Last week, we heard about Peter making the good confession that Jesus is the Christ, the Son of the Living God. And we heard Jesus say that this knowledge – knowing who Jesus is — is a gift from God the Father. But this isn’t the whole of what it means to know who Jesus is, and the knowledge that Jesus was going to suffer and was choosing to suffer, was hard for Peter to wrap his head and his heart around. Peter responded, probably with the very best of intentions, by taking Jesus off to the side and trying to change his mind. Jesus’ response must have stung – coming face to face with reality, knowing that you have to go through terrible, horrible, painful things before coming to a glorious end is hard.
Like Peter, we have been given the gift of knowing who Jesus is. And, like Peter, we need to listen to Jesus to hear what the divine plan is so that we can sort it out from our own human desires. What human things do we, as Church, set our mind on when we should be setting our mind on divine things?
Jesus told Peter to get behind him –the proper place for a disciple is to be behind the master in order to follow in the master’s footsteps. Jesus then told all the disciples that they needed to deny themselves, to lose their lives, in order to find life. The disciples’ identity is to be centered upon the life of Jesus. What are we, as Church, being called to die to in order to fully live into our life as Church?

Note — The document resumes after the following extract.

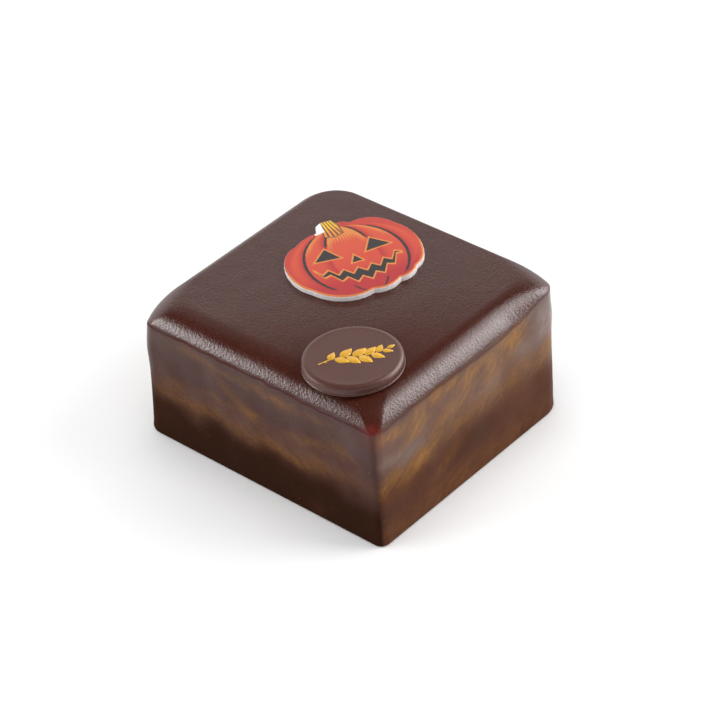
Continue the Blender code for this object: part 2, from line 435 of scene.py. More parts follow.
@dataclass(frozen=True)
class GlazeFinish:
    """Poured chocolate glaze: satin, with fine orange peel, and walls mottled with painted gold, tan and
    pale reflections and painted shade low down.
    """

    chocolate: Colour = (0.0450, 0.0098, 0.0052)
    # painted reflection of gold on the walls
    gold: Colour = (0.2520, 0.1220, 0.0430)
    # painted shade low on the walls
    dusk: Colour = (0.0250, 0.0085, 0.0036)
    # painted warm reflection on the walls
    tan: Colour = (0.1150, 0.0450, 0.0220)
    blush: Colour = (0.1900, 0.0070, 0.0030)
    # painted pale sheen on the walls
    pale: Colour = (0.2400, 0.1750, 0.1550)
    # painted shade: a dark red line under the rounded edge
    seam: Colour = (0.0560, 0.0130, 0.0100)
    speck: Colour = (0.2000, 0.1300, 0.1000)
    # painted glints inside the gold reflections
    painted_glint: Colour = (0.4200, 0.2500, 0.1000)
    roughness: float = 0.24
    peel_waves: float = 1100.0
    peel_depth: float = 0.000095
    fine_waves: float = 2100.0
    fine_depth: float = 0.000026
    flat_share: float = 0.70
    sag_waves: float = 170.0
    sag_depth: float = 0.00004
    fine_grain_waves: float = 1300.0
    broad_waves: float = 55.0
    patch_waves: float = 130.0
    painted_glint_waves: float = 900.0
    speck_waves: float = 290.0
    stroke_turn: float = math.radians(-38.0)
    stroke_waves: float = 560.0
    stroke_stretch: float = 0.30
    stroke_bend: float = 0.006
    bend_waves: float = 60.0
    gold_reflection_matt: float = 0.80
    matt_roughness: float = 0.9

    def strokes(self, graph: SurfaceGraph, place: Sock) -> Sock:
        """Fine streaks that run down the walls at a slant, about 0.5."""
        x, y, z = graph.parts(place)
        along = x - y
        cos, sin = math.cos(self.stroke_turn), math.sin(self.stroke_turn)
        run = (along * cos + z * sin) * self.stroke_stretch
        over = z * cos - along * sin
        bend = graph.cloud(place, self.bend_waves, 2.0) * self.stroke_bend
        return graph.cloud(graph.joined(run + bend, over + bend, 0.0), self.stroke_waves, 4.0, 0.62)

    def material(self) -> bpy.types.Material:
        """Builds the material."""
        graph = SurfaceGraph("chocolate_glaze")
        place = graph.place()
        fine = graph.cloud(place, self.fine_grain_waves, 3.0, 0.6)
        broad = graph.cloud(place, self.broad_waves, 4.0, 0.55)
        patch = graph.cloud(place, self.patch_waves, 5.0, 0.62)
        strokes = self.strokes(graph, place)
        mottle = (patch - 0.5) * 1.9 + (strokes - 0.5) * 1.9
        # painted reflections and painted shade, stored at the mesh's points
        gold = graph.stored(Tone.GOLD.value)
        dusk = graph.stored(Tone.DUSK.value)
        tan = graph.stored(Tone.TAN.value)
        # painted gold reflection, broken up by the mottle
        gold_reflection = (gold * (0.90 + 1.2 * mottle)).at_least(0.0).at_most(1.0)
        # painted warm tan reflection
        tone = graph.blend((tan * (1.0 + 0.5 * mottle)).at_most(1.0), self.chocolate, self.tan)
        # painted pale sheen
        tone = graph.blend(graph.stored(Tone.PALE.value) * (1.0 + 0.7 * mottle), tone, self.pale)
        # painted shade at the walls' foot
        tone = graph.blend((dusk + mottle * dusk * 0.30).at_most(1.0), tone, self.dusk)
        tone = graph.blend(gold_reflection, tone, self.gold)
        # painted glints inside the gold reflections
        painted_glints = graph.dots(place, self.painted_glint_waves, 0.10, 0.30)
        tone = graph.blend(painted_glints * gold_reflection * 0.45, tone, self.painted_glint)
        # painted shade: the dark red line under the rounded edge
        tone = graph.blend(graph.stored(Tone.SEAM.value), tone, self.seam)
        tone = graph.blend(graph.stored(Tone.BLUSH.value), tone, self.blush)
        lift = graph.stored("lift")
        grain = 0.28 + 1.40 * lift.rise(0.0, 0.30)
        tone = graph.scaled(tone, 0.92 + grain * (fine - 0.5) + 0.16 * broad)
        tone = graph.blend(0.55 * graph.dots(place, self.speck_waves, 0.030, 0.060), tone, self.speck)
        normal = graph.bumped(graph.cloud(place, self.sag_waves, 1.0, 0.4), self.sag_depth)
        rounded = lift.rise(0.0, 0.03) * (1.0 - lift.rise(0.30, 0.80))
        share = self.flat_share + (1.0 - self.flat_share) * rounded
        peel = share * graph.cloud(place, self.peel_waves, 2.0, 0.5)
        normal = graph.bumped(peel, self.peel_depth, normal)
        finest = share * graph.cloud(place, self.fine_waves, 1.0, 0.5)
        normal = graph.bumped(finest, self.fine_depth, normal)
        rough = self.roughness + 0.10 * (broad - 0.5)
        gloss = graph.principled(Base_Color=tone, Roughness=rough, IOR=1.5, Normal=normal)
        matt = graph.principled(
            Base_Color=tone, Roughness=self.matt_roughness, Specular_IOR_Level=0.04, Normal=normal
        )
        matt_share = graph.stored(Tone.MATT.value) + self.gold_reflection_matt * gold_reflection
        mixed = graph.add("ShaderNodeMixShader", {}, {0: matt_share.at_most(1.0), 1: gloss, 2: matt})
        return graph.close(mixed)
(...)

Lest we focus too much on the hard news, Jesus doesn’t just speak about his death. Jesus also speaks about his resurrection and coming again in glory. He promises that his kingdom will be established. How will keeping in mind that “Jesus will come in his kingdom” help us, as Church, to take up our crosses, die to ourselves, and, through this, find life?

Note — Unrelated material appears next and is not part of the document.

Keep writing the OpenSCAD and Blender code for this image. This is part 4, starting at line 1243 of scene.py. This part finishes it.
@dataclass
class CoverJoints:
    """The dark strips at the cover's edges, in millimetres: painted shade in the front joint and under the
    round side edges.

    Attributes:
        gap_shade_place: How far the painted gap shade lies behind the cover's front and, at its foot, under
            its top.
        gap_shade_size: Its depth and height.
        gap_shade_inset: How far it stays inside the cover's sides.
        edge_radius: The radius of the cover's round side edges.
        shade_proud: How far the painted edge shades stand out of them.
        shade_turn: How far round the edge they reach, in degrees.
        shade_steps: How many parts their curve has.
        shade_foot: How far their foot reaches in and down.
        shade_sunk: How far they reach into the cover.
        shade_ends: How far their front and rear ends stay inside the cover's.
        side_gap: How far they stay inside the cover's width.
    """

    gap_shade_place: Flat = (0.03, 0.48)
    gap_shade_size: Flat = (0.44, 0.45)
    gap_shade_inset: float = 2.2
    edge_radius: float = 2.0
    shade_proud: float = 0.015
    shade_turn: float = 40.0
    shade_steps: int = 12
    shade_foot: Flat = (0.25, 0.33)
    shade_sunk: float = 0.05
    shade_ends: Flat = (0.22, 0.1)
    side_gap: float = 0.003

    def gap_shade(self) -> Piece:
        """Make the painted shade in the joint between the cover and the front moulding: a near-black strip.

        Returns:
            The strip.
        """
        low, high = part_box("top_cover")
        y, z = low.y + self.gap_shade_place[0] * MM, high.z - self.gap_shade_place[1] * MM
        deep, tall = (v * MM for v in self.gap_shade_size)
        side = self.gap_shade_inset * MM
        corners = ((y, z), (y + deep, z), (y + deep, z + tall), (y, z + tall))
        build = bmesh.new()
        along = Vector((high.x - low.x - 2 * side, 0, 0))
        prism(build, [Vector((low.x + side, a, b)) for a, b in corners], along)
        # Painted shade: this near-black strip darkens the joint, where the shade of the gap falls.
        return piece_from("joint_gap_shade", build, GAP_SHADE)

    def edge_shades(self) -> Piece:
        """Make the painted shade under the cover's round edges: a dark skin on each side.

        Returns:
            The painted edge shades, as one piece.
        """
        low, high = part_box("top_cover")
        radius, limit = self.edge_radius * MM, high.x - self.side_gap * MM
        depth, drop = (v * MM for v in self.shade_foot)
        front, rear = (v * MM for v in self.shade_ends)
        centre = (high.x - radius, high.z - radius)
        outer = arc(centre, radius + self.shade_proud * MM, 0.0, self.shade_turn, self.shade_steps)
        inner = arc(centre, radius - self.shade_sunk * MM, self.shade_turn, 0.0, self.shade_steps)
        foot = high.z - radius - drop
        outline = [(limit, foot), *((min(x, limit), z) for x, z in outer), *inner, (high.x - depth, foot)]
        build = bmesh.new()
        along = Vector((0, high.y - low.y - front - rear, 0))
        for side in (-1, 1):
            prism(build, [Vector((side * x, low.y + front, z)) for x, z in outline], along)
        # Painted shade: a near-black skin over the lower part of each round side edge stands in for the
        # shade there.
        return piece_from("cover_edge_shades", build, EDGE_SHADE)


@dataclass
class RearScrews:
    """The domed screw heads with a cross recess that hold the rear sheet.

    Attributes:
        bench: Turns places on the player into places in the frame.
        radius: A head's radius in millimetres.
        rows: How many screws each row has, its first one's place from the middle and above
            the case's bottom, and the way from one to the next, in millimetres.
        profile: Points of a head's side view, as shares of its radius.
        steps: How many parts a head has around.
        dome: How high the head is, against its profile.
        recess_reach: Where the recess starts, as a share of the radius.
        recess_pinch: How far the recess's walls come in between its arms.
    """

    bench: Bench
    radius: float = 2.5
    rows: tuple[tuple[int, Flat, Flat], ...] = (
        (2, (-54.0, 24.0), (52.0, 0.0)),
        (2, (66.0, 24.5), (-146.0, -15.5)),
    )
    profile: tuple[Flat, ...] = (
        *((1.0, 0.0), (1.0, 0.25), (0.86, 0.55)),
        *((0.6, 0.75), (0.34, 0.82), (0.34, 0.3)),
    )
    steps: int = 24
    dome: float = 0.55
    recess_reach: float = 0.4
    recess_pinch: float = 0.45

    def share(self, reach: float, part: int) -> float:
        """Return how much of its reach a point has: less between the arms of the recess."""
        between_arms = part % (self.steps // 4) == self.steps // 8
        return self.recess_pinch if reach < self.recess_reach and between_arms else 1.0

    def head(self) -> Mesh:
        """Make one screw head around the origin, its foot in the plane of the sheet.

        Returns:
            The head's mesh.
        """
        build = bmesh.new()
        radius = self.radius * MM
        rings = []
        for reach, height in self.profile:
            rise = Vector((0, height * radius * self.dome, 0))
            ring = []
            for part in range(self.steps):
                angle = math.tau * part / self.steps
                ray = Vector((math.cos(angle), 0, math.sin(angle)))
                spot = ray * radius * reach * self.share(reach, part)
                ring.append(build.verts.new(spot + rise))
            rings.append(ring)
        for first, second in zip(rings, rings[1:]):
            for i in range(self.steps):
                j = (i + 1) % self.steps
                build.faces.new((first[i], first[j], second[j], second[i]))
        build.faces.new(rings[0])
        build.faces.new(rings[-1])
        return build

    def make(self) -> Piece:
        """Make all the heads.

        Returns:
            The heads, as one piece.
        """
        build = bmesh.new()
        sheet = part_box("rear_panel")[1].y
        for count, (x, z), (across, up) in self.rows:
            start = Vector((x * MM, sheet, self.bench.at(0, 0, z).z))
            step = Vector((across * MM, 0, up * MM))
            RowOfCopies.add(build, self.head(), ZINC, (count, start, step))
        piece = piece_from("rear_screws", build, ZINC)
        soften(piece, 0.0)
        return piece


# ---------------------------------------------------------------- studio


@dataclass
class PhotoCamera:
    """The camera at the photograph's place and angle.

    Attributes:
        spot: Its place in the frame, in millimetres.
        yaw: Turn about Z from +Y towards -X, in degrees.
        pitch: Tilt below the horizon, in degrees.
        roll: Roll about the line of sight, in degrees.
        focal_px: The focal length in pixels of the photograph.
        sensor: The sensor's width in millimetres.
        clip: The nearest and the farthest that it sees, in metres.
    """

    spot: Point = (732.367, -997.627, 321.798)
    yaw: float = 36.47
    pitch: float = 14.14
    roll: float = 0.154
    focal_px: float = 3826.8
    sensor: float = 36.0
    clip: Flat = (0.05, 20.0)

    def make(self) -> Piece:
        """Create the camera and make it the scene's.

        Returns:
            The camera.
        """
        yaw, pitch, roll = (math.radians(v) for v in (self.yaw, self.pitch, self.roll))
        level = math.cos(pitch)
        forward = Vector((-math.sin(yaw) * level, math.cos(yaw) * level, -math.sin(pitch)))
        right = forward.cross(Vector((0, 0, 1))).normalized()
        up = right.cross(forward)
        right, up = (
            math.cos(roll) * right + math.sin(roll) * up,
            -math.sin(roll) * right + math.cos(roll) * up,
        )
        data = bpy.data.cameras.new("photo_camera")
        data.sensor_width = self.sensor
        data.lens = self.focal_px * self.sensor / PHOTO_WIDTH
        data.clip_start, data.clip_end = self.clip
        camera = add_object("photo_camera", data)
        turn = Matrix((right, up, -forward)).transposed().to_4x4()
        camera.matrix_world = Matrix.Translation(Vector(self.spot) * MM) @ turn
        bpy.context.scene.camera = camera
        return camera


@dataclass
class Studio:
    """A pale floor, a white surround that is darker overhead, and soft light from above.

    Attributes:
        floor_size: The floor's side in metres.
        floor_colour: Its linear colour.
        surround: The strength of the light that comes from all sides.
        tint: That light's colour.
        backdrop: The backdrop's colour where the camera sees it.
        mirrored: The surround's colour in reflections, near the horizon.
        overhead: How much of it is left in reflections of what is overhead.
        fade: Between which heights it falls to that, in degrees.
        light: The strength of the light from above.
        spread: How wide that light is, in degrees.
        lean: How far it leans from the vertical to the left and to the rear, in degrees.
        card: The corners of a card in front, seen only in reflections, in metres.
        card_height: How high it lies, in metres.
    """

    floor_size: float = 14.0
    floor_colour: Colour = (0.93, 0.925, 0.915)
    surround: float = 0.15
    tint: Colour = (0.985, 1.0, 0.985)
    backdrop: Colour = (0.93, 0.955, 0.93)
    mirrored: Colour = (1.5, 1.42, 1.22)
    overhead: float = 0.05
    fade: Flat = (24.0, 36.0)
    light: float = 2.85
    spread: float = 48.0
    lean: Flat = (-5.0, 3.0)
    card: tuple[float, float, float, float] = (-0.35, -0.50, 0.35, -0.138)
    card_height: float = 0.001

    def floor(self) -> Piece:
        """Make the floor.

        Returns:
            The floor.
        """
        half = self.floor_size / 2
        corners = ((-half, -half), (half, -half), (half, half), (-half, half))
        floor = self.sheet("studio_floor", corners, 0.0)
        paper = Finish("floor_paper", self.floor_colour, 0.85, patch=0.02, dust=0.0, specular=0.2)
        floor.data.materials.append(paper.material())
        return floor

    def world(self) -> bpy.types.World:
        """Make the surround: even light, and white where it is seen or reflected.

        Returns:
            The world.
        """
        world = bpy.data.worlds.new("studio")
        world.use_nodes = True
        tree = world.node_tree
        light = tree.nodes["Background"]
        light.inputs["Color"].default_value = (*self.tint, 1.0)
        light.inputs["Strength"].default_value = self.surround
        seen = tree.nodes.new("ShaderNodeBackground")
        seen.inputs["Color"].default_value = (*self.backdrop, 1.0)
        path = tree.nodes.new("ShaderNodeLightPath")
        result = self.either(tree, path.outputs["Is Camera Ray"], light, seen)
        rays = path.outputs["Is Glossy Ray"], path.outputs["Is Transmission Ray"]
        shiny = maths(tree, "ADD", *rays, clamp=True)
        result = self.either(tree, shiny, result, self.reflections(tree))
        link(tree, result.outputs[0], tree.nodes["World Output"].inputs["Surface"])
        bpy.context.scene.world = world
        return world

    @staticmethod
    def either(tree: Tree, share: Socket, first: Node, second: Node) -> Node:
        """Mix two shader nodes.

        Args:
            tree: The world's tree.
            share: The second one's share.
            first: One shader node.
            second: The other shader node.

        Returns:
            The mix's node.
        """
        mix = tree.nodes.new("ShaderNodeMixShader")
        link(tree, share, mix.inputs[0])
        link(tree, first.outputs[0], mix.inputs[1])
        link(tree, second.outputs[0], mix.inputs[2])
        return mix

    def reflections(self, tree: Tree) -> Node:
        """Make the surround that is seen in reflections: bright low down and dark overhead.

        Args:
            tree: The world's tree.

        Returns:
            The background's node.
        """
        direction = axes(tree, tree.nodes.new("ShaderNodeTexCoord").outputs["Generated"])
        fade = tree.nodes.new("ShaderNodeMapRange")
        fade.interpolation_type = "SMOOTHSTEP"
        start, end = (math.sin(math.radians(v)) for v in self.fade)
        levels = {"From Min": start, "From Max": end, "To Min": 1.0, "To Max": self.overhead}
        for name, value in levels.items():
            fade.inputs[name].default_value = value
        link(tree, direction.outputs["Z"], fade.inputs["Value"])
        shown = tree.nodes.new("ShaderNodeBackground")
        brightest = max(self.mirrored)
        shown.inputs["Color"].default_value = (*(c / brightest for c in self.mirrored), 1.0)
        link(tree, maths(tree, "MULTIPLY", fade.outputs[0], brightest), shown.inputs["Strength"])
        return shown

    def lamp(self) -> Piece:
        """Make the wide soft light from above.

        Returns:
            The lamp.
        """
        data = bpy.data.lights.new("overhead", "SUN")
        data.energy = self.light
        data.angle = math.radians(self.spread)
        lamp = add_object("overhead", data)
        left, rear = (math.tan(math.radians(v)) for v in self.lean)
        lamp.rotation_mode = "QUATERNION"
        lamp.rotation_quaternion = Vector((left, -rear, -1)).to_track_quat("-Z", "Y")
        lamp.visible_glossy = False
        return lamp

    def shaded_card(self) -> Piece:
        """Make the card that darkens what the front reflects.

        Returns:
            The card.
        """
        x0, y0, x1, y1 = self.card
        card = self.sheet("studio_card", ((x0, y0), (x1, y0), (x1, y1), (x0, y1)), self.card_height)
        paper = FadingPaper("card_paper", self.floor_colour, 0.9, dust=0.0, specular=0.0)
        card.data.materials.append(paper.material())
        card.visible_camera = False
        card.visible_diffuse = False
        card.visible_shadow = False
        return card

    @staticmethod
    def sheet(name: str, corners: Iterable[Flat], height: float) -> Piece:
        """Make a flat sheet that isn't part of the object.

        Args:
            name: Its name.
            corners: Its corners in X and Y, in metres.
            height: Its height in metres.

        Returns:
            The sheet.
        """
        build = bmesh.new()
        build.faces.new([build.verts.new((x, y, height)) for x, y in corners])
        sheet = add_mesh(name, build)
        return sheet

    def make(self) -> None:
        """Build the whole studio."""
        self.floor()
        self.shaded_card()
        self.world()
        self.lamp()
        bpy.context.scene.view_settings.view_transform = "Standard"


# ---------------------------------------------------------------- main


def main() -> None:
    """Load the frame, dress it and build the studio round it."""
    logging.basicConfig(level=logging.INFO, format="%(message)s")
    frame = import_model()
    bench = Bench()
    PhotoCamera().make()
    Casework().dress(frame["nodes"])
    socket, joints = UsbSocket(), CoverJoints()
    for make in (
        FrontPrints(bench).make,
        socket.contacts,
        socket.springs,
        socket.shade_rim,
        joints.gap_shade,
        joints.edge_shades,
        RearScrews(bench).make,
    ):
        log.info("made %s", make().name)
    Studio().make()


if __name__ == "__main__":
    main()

Last week we heard about the Canaanite woman with the demon possessed daughter who knew Jesus as the Son of David. Through her faith, which included being persistent in crying out in need, her daughter was healed in a way that restored her to community. Between that snapshot of Jesus’ life and that which we just heard, Jesus has healed more marginalized people and restored them to community life. In compassion he blessed a small amount of food and 4000 shared a meal together. He challenged his disciples to understand that healing and restoration is about more than just physically having food. Now we hear Jesus asking his disciples who the people say he is, and who they say that he is. How we talk about Jesus matters to Jesus; who we say Jesus is informs how we live our lives.
When Simon answered that Jesus is the Messiah, the Son of the Living God, Jesus gave him a new name, Peter, and said that Peter’s ability to say who Jesus is, is a gift from God. When we are baptized, we receive a new name: we are Christians. Why is it important for us as Church to know and be able to say who Jesus is?
Much theological conversation and controversy has gone on about who or what the “rock” upon which Jesus builds the church is and who does the binding and loosing. But without controversy is the statement that Death itself cannot prevail against Jesus’ church. This Jesus who died for us on the cross and was raised from the dead now gives himself to us in the bread and the wine of the eucharist. How then, are we as Church, bound by this realization that Jesus is the Son of the Living God?
We live in the time after Jesus’ resurrection and ascension, after the Holy Spirit descended at Pentecost and Peter’s tongue was loosened to publically declare who Jesus is – the “don’t tell” command has been lifted. How does realizing that Jesus is the Son of the Living God loose us, as Church, to love and serve?